Here is an example of a program for the Space_filling_model_interface application that computes the interface in a binary complex made of atoms, each atom being annotated with a name and a radius:

#include <SBL/Models/Atom_with_flat_info_and_annotations_traits.hpp>
#include <SBL/Models/AB_label_traits.hpp>
#include <SBL/Models/Water_label_traits.hpp>
#include "Space_filling_model_interface_traits.hpp"
#include "Space_filling_model_interface_workflow.hpp"
typedef Particle_traits_base::Annotator_default Particle_annotator;
typedef Particle_traits_base::Atom_with_flat_infos_builder Particles_builder;
typedef T_Space_filling_model_interface_traits<Particle_traits_base,
Partner_labels_traits,
Mediator_labels_traits,
Particle_annotator,
Particles_builder> Traits;
int main(int argc, char *argv[])
{
Workflow workflow("sbl-intervor-ABW-atomic", "");
workflow.start(argc, argv);
return 0;
}

To use this code with different C++ models, it is sufficient to replace the corresponding C++ model of interest when instantiating the Traits class. The usable C++ models for each template parameter of the Traits class are described in the reference manual of the Traits class. Note that each template parameter is documented and refers to the C++ concept it represents in the Models documentation.

Developing SBL C++ Models

Developing a C++ model consists of developing a C++ class that follows a C++ concept described in one of the packages in Models . For example, the C++ concept ParticleTraits defines types defining a particle. A C++ model of this C++ concept is the class SBL::Models::T_Atom_with_flat_info_traits, that represents an atom where the coordinates are represented with double number type. For adding a radius to an atom, one should use the class SBL::Models::T_Atom_with_flat_info_and_annotations_traits that adds to the atom an annotated name and an annotated radius. In practice, the class SBL::Models::T_Atom_with_flat_info_and_annotations_traits inherits from the class SBL::Models::T_Atom_with_flat_info_traits and redefines some types related to the atom.

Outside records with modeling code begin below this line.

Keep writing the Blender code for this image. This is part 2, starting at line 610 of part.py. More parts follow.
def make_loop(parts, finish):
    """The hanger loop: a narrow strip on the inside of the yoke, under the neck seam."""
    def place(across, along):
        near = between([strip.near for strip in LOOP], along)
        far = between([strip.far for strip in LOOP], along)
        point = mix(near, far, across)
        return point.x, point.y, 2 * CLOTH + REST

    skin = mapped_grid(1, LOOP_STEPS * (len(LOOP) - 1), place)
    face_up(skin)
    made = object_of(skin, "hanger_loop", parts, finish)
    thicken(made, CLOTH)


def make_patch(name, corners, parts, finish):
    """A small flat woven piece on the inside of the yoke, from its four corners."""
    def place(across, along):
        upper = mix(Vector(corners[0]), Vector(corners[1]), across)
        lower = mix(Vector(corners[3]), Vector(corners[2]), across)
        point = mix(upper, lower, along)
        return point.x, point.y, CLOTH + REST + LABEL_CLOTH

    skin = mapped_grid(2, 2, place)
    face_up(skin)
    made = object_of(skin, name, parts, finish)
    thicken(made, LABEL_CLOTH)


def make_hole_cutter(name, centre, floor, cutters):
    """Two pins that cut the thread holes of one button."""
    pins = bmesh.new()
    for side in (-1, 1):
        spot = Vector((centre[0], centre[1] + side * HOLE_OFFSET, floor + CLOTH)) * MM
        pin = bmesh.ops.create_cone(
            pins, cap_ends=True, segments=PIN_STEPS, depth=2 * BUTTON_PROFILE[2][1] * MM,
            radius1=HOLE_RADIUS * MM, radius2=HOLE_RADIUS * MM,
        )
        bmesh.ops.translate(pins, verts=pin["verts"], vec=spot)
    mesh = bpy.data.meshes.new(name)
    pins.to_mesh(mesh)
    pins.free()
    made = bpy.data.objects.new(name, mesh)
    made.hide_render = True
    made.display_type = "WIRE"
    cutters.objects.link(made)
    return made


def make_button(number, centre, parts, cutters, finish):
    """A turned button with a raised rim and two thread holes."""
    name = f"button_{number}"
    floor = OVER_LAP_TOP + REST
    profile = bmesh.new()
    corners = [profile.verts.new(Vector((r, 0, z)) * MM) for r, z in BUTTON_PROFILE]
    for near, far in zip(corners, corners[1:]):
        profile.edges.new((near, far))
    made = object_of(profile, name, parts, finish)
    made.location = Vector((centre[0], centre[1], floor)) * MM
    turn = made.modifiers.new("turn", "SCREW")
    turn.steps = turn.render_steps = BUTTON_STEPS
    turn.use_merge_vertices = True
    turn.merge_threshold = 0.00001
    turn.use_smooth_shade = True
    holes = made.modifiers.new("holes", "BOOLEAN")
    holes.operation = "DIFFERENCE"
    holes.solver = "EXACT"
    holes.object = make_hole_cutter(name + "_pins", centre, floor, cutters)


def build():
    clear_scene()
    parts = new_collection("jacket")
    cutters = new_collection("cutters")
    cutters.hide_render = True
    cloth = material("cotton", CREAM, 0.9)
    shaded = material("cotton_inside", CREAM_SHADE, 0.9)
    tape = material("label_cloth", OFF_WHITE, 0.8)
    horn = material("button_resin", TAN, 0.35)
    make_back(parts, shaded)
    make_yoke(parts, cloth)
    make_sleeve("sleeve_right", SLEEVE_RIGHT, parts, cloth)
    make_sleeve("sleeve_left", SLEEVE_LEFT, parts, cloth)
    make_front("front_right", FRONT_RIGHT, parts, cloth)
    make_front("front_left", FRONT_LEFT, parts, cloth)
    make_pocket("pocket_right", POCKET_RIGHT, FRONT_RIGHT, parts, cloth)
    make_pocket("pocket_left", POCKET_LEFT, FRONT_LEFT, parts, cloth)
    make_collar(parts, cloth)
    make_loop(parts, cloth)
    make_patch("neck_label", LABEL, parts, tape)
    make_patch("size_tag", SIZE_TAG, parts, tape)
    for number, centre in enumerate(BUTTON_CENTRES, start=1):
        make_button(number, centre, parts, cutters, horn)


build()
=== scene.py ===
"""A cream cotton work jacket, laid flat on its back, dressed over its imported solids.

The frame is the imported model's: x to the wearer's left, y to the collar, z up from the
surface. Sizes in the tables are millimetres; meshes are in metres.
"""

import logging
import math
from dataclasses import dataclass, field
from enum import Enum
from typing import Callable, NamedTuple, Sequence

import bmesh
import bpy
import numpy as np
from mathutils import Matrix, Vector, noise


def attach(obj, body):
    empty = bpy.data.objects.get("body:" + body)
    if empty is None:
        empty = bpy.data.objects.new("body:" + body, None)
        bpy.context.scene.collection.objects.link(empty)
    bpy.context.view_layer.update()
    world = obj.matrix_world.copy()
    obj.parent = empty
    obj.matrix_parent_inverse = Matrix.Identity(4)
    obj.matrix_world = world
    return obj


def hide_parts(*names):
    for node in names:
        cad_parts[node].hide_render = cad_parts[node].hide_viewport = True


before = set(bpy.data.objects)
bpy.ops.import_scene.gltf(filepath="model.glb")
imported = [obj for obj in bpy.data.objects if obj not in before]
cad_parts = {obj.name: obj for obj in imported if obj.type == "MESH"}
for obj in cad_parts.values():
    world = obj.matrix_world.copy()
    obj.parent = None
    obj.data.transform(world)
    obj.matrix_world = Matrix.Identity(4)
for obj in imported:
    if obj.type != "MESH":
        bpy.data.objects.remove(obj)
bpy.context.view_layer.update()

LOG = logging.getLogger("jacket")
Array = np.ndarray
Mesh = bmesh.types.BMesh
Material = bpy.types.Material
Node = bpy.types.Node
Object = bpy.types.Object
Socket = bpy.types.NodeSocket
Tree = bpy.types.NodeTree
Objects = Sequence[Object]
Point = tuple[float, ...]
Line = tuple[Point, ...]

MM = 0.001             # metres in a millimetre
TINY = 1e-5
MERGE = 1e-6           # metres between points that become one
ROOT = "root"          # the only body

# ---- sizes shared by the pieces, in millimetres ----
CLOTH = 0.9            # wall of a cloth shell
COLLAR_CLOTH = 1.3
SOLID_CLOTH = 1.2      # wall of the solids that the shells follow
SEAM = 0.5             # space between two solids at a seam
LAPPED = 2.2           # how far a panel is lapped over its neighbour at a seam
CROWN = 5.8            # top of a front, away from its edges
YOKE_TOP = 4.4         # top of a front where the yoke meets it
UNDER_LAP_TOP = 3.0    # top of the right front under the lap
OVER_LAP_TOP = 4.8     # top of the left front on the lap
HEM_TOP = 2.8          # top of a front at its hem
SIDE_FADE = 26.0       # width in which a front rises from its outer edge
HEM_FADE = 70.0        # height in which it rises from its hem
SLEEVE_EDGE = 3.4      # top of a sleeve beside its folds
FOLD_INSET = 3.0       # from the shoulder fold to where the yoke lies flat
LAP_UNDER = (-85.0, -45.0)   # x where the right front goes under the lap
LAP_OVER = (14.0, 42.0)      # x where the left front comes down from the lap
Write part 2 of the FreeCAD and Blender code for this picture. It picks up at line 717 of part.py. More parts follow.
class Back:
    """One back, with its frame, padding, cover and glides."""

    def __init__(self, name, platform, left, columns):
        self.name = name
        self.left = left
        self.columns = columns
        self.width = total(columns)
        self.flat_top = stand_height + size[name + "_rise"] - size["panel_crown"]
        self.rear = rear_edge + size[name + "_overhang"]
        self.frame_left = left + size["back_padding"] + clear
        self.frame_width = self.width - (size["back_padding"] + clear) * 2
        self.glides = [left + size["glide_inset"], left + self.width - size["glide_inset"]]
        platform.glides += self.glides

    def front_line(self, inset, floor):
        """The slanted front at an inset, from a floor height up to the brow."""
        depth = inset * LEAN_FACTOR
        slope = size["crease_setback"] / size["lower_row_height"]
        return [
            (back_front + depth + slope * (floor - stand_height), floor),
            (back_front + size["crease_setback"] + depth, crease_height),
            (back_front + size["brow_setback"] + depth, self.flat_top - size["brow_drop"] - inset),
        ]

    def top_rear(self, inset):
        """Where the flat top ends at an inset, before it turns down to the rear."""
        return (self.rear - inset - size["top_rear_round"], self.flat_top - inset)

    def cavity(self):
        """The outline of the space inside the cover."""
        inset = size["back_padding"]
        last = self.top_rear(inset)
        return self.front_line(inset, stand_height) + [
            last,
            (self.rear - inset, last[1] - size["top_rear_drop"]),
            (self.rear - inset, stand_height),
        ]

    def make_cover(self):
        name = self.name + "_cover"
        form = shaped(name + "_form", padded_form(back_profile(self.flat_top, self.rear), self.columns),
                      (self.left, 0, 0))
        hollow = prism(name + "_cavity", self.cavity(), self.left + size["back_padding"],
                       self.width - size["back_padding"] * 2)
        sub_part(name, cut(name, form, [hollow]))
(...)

All the requirements of a C++ concept is described in the user manual of the corresponding package in Models. Furthermore, each time that a class has as template argument a C++ concept represented by a package in Models, this template argument is documented and references the corresponding package in Models.

Creating Workflow, Modules and Loaders

All SBL applications are designed with a workflow class (see class SBL::Modules::Module_based_workflow in package Module_base). Such as class registers modules and loaders, and links them in a directed graph describing the flow of calculations along the run process. The main class to use is the class SBL::Modules::Module_based_workflow , which offers all the functionalities to create and manage the previous graph.

To create one's loaders and modules, it is sufficient to inherit from the base classes SBL::IO::Loader_base and SBL::Modules::Module_base. These classes have pure virtual methods, so that selected methods will have to be re-implemented in order to use them in the workflow.

For a detailed description of the classes SBL::Modules::Module_based_workflow, SBL::IO::Loader_base and SBL::Modules::Module_base, and their underlying mechanisms, we refer you to the user manual of the package Module_base.